___ Dataset section

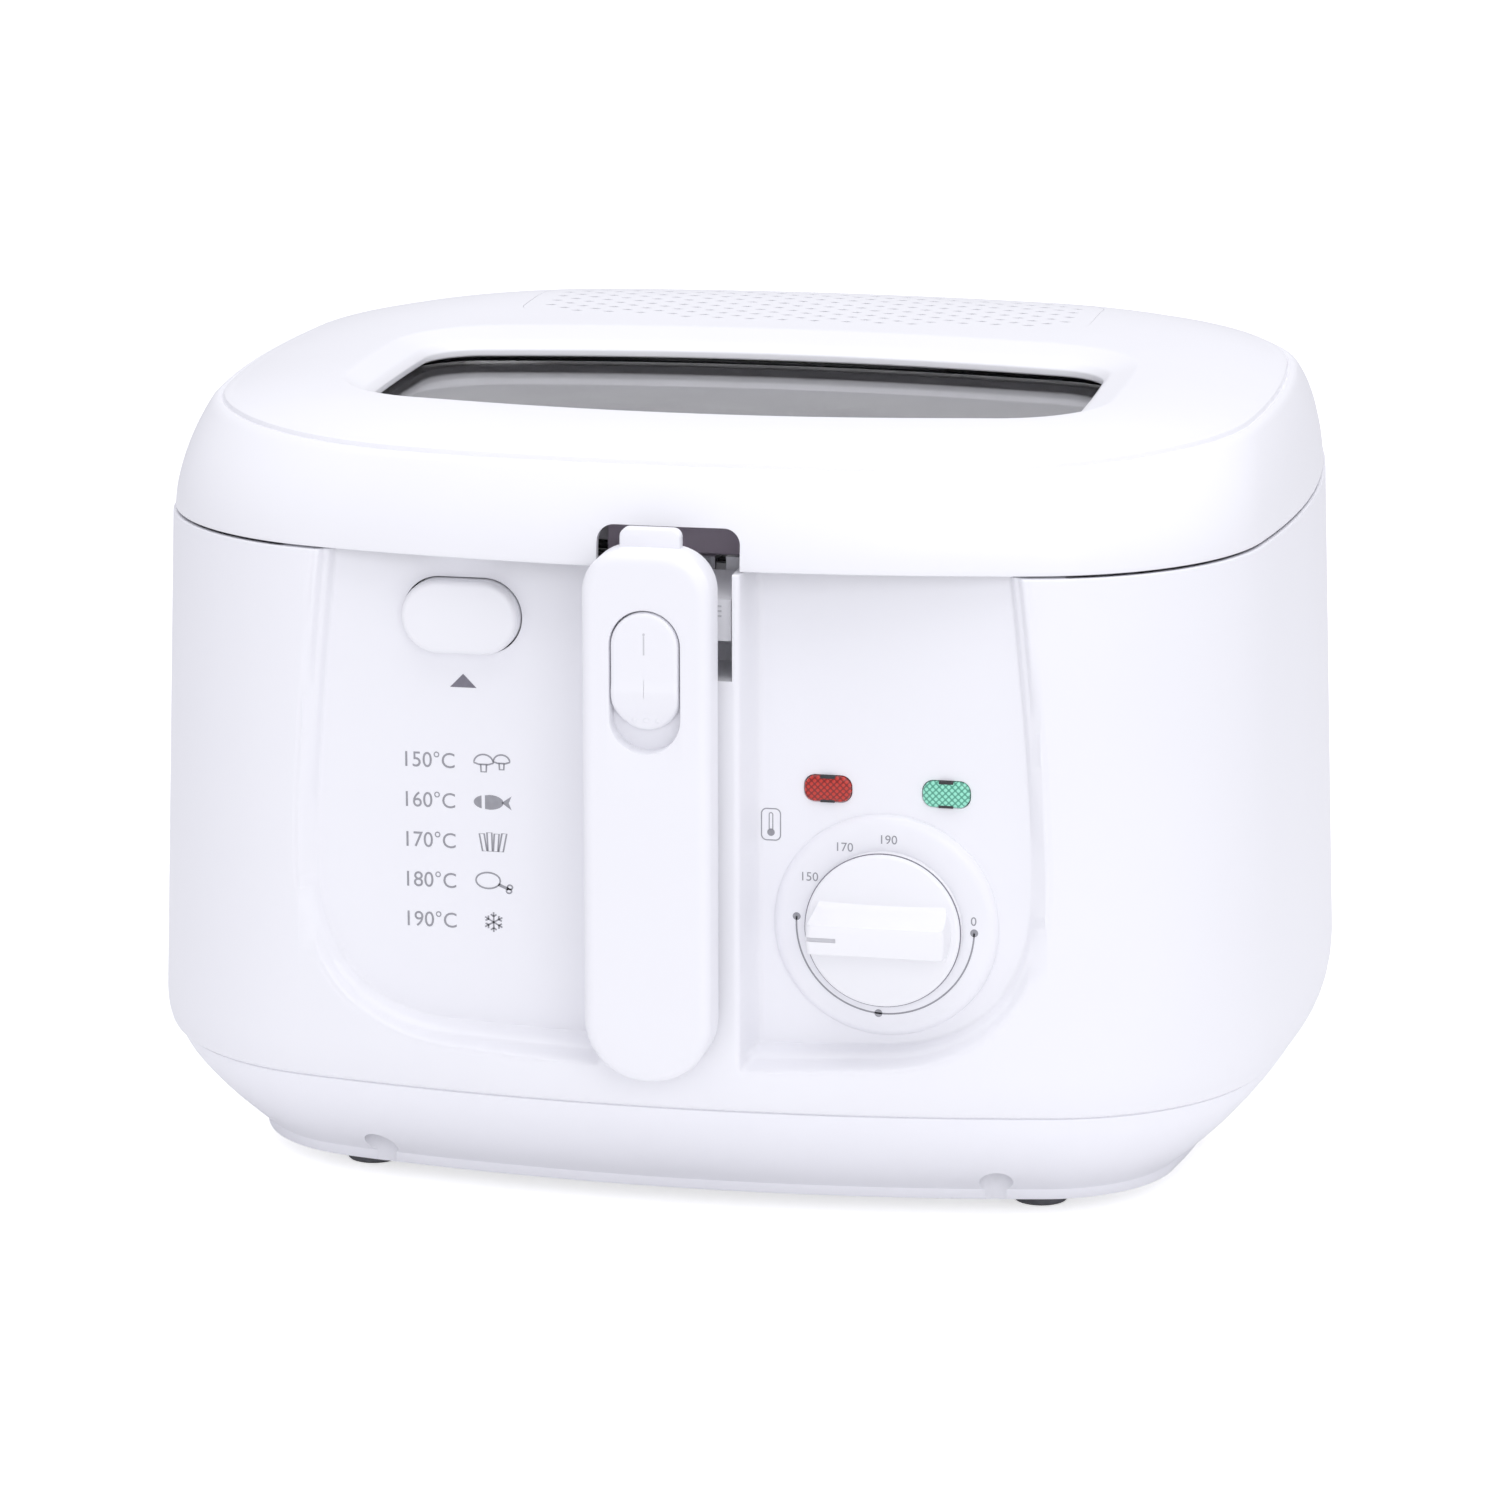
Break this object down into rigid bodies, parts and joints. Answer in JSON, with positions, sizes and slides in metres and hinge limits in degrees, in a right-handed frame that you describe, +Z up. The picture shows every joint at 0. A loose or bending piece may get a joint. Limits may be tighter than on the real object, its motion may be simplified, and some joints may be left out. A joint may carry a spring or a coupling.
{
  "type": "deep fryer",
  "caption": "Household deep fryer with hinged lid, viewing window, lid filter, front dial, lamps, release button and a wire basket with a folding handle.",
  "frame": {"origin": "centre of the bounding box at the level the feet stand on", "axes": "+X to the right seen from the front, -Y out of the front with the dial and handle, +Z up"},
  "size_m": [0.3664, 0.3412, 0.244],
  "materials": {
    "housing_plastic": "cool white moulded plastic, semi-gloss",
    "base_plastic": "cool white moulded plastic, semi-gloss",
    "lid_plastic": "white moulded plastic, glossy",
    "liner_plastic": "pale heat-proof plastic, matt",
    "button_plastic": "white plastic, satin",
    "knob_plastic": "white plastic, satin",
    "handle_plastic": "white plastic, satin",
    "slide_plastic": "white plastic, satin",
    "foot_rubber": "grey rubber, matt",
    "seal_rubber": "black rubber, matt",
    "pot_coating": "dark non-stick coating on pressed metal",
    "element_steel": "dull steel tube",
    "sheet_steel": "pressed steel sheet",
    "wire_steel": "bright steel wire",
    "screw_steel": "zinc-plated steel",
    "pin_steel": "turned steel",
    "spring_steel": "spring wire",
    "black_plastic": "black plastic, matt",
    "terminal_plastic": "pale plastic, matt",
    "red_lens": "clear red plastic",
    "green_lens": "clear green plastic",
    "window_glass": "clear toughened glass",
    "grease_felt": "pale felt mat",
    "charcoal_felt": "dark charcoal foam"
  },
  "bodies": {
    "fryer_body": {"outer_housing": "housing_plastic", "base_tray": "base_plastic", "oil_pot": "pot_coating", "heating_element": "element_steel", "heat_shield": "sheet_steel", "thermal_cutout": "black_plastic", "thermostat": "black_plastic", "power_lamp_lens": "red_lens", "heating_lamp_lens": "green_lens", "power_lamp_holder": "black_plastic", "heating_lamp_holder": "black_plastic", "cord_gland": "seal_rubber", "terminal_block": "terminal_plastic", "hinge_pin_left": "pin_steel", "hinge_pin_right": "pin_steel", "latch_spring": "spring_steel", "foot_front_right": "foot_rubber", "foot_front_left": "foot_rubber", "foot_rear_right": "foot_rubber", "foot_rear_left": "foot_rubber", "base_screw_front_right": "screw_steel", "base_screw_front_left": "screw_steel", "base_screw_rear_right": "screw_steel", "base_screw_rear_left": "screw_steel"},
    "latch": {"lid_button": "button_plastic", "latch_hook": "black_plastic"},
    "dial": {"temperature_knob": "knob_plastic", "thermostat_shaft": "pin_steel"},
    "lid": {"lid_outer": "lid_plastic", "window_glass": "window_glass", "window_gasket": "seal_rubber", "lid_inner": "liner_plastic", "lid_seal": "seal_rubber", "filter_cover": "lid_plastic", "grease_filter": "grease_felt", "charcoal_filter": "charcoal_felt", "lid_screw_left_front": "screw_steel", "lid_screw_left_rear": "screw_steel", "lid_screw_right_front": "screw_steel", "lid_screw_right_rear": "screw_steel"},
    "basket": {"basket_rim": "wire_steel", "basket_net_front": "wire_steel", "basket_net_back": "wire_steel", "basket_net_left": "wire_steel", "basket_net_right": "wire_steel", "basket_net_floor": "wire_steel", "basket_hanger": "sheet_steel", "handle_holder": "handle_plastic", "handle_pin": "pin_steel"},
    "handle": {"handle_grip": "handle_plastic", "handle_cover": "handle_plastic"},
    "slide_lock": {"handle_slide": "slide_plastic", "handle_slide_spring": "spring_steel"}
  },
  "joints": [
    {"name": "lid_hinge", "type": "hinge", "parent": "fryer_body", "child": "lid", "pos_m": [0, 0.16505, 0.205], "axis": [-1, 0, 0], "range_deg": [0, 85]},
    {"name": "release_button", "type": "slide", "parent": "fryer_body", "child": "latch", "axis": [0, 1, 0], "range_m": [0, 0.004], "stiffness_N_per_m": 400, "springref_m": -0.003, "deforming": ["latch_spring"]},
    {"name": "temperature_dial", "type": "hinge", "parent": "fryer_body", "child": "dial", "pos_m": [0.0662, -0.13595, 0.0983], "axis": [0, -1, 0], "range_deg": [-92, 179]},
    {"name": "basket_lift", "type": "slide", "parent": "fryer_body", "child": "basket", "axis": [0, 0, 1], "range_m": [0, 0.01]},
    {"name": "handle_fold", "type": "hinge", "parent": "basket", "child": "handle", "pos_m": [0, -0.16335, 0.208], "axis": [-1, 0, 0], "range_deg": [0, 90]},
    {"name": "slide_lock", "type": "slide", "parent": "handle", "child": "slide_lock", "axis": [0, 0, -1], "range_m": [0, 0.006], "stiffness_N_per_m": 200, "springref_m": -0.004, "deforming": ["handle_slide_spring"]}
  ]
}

______

Output the data above exactly, please, line for line.

## Written solution
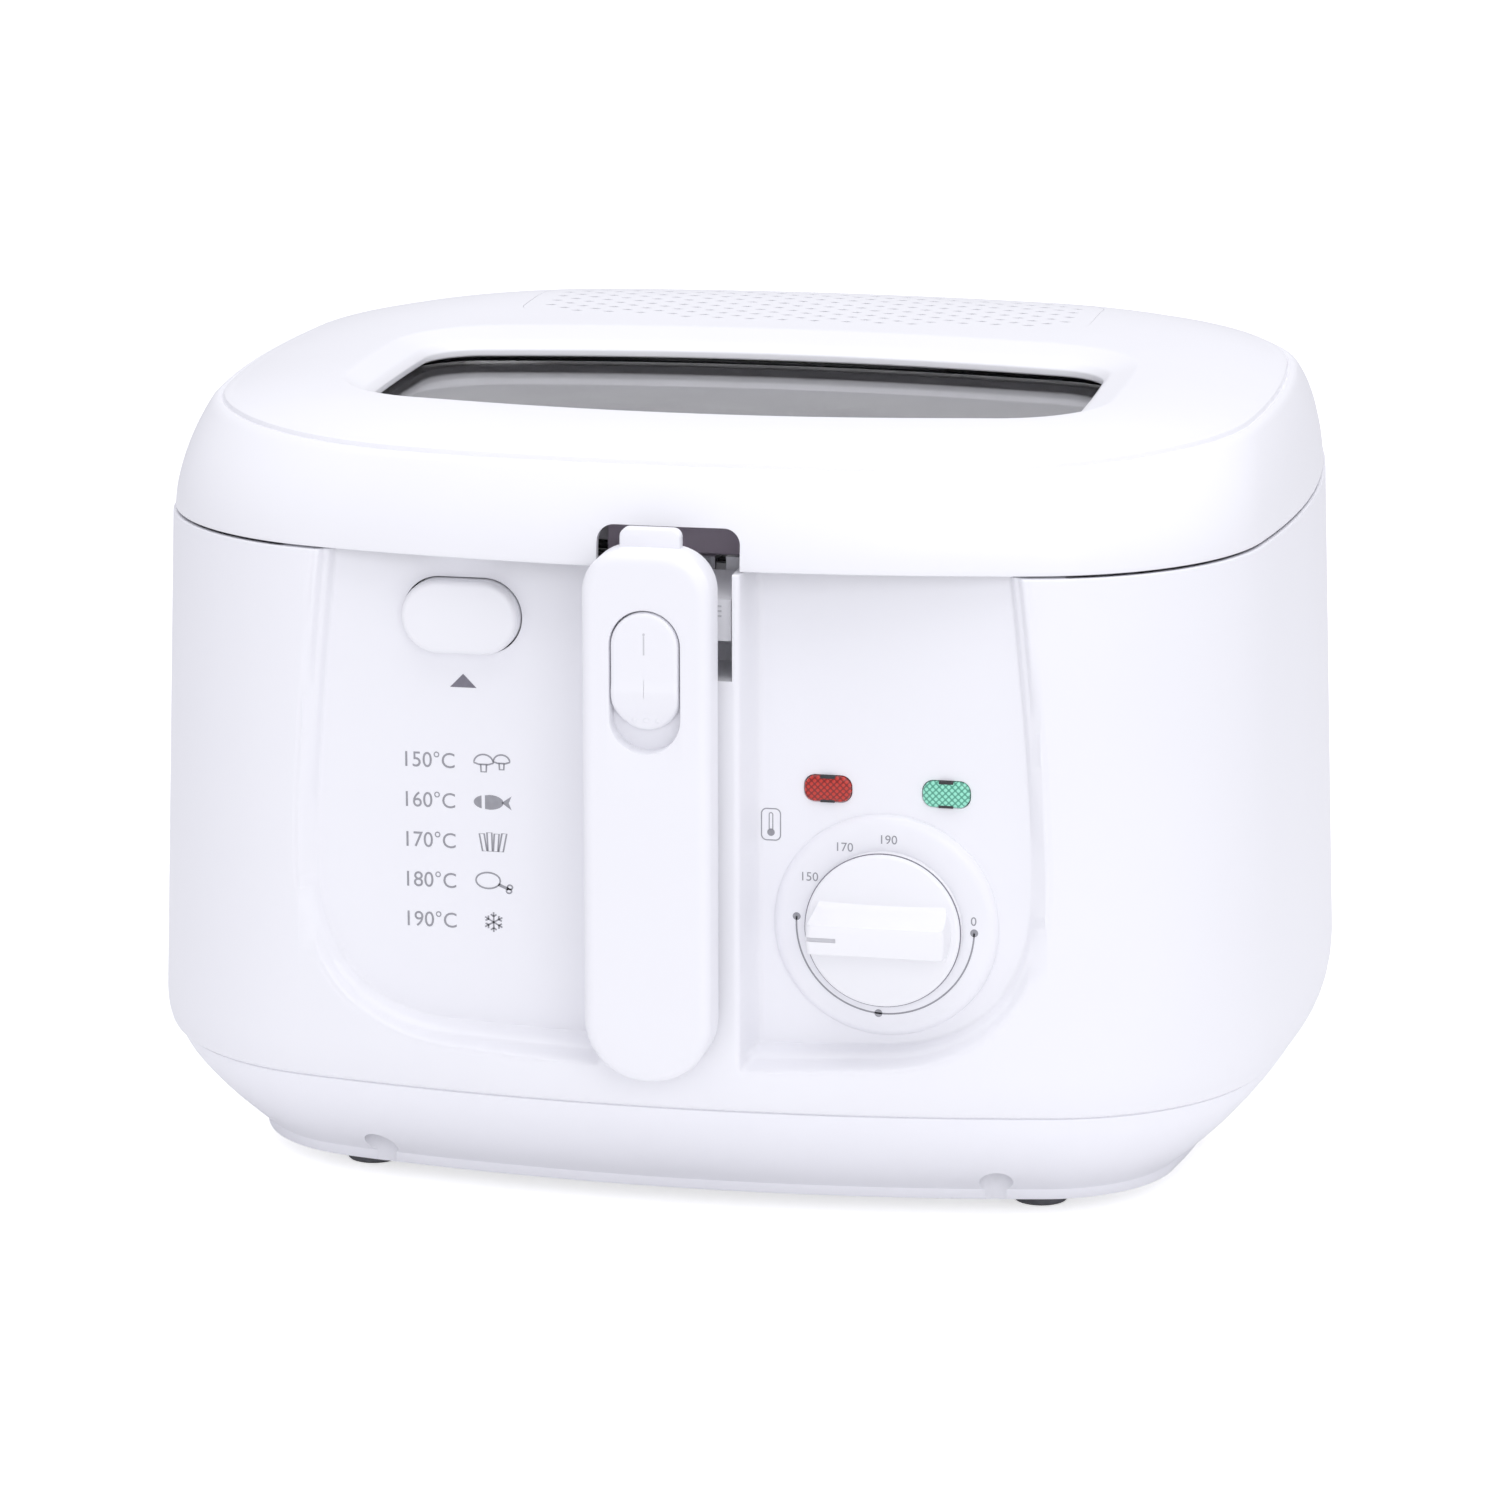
Break this object down into rigid bodies, parts and joints. Answer in JSON, with positions, sizes and slides in metres and hinge limits in degrees, in a right-handed frame that you describe, +Z up. The picture shows every joint at 0. A loose or bending piece may get a joint. Limits may be tighter than on the real object, its motion may be simplified, and some joints may be left out. A joint may carry a spring or a coupling.
{
  "type": "deep fryer",
  "caption": "Household deep fryer with hinged lid, viewing window, lid filter, front dial, lamps, release button and a wire basket with a folding handle.",
  "frame": {"origin": "centre of the bounding box at the level the feet stand on", "axes": "+X to the right seen from the front, -Y out of the front with the dial and handle, +Z up"},
  "size_m": [0.3664, 0.3412, 0.244],
  "materials": {
    "housing_plastic": "cool white moulded plastic, semi-gloss",
    "base_plastic": "cool white moulded plastic, semi-gloss",
    "lid_plastic": "white moulded plastic, glossy",
    "liner_plastic": "pale heat-proof plastic, matt",
    "button_plastic": "white plastic, satin",
    "knob_plastic": "white plastic, satin",
    "handle_plastic": "white plastic, satin",
    "slide_plastic": "white plastic, satin",
    "foot_rubber": "grey rubber, matt",
    "seal_rubber": "black rubber, matt",
    "pot_coating": "dark non-stick coating on pressed metal",
    "element_steel": "dull steel tube",
    "sheet_steel": "pressed steel sheet",
    "wire_steel": "bright steel wire",
    "screw_steel": "zinc-plated steel",
    "pin_steel": "turned steel",
    "spring_steel": "spring wire",
    "black_plastic": "black plastic, matt",
    "terminal_plastic": "pale plastic, matt",
    "red_lens": "clear red plastic",
    "green_lens": "clear green plastic",
    "window_glass": "clear toughened glass",
    "grease_felt": "pale felt mat",
    "charcoal_felt": "dark charcoal foam"
  },
  "bodies": {
    "fryer_body": {"outer_housing": "housing_plastic", "base_tray": "base_plastic", "oil_pot": "pot_coating", "heating_element": "element_steel", "heat_shield": "sheet_steel", "thermal_cutout": "black_plastic", "thermostat": "black_plastic", "power_lamp_lens": "red_lens", "heating_lamp_lens": "green_lens", "power_lamp_holder": "black_plastic", "heating_lamp_holder": "black_plastic", "cord_gland": "seal_rubber", "terminal_block": "terminal_plastic", "hinge_pin_left": "pin_steel", "hinge_pin_right": "pin_steel", "latch_spring": "spring_steel", "foot_front_right": "foot_rubber", "foot_front_left": "foot_rubber", "foot_rear_right": "foot_rubber", "foot_rear_left": "foot_rubber", "base_screw_front_right": "screw_steel", "base_screw_front_left": "screw_steel", "base_screw_rear_right": "screw_steel", "base_screw_rear_left": "screw_steel"},
    "latch": {"lid_button": "button_plastic", "latch_hook": "black_plastic"},
    "dial": {"temperature_knob": "knob_plastic", "thermostat_shaft": "pin_steel"},
    "lid": {"lid_outer": "lid_plastic", "window_glass": "window_glass", "window_gasket": "seal_rubber", "lid_inner": "liner_plastic", "lid_seal": "seal_rubber", "filter_cover": "lid_plastic", "grease_filter": "grease_felt", "charcoal_filter": "charcoal_felt", "lid_screw_left_front": "screw_steel", "lid_screw_left_rear": "screw_steel", "lid_screw_right_front": "screw_steel", "lid_screw_right_rear": "screw_steel"},
    "basket": {"basket_rim": "wire_steel", "basket_net_front": "wire_steel", "basket_net_back": "wire_steel", "basket_net_left": "wire_steel", "basket_net_right": "wire_steel", "basket_net_floor": "wire_steel", "basket_hanger": "sheet_steel", "handle_holder": "handle_plastic", "handle_pin": "pin_steel"},
    "handle": {"handle_grip": "handle_plastic", "handle_cover": "handle_plastic"},
    "slide_lock": {"handle_slide": "slide_plastic", "handle_slide_spring": "spring_steel"}
  },
  "joints": [
    {"name": "lid_hinge", "type": "hinge", "parent": "fryer_body", "child": "lid", "pos_m": [0, 0.16505, 0.205], "axis": [-1, 0, 0], "range_deg": [0, 85]},
    {"name": "release_button", "type": "slide", "parent": "fryer_body", "child": "latch", "axis": [0, 1, 0], "range_m": [0, 0.004], "stiffness_N_per_m": 400, "springref_m": -0.003, "deforming": ["latch_spring"]},
    {"name": "temperature_dial", "type": "hinge", "parent": "fryer_body", "child": "dial", "pos_m": [0.0662, -0.13595, 0.0983], "axis": [0, -1, 0], "range_deg": [-92, 179]},
    {"name": "basket_lift", "type": "slide", "parent": "fryer_body", "child": "basket", "axis": [0, 0, 1], "range_m": [0, 0.01]},
    {"name": "handle_fold", "type": "hinge", "parent": "basket", "child": "handle", "pos_m": [0, -0.16335, 0.208], "axis": [-1, 0, 0], "range_deg": [0, 90]},
    {"name": "slide_lock", "type": "slide", "parent": "handle", "child": "slide_lock", "axis": [0, 0, -1], "range_m": [0, 0.006], "stiffness_N_per_m": 200, "springref_m": -0.004, "deforming": ["handle_slide_spring"]}
  ]
}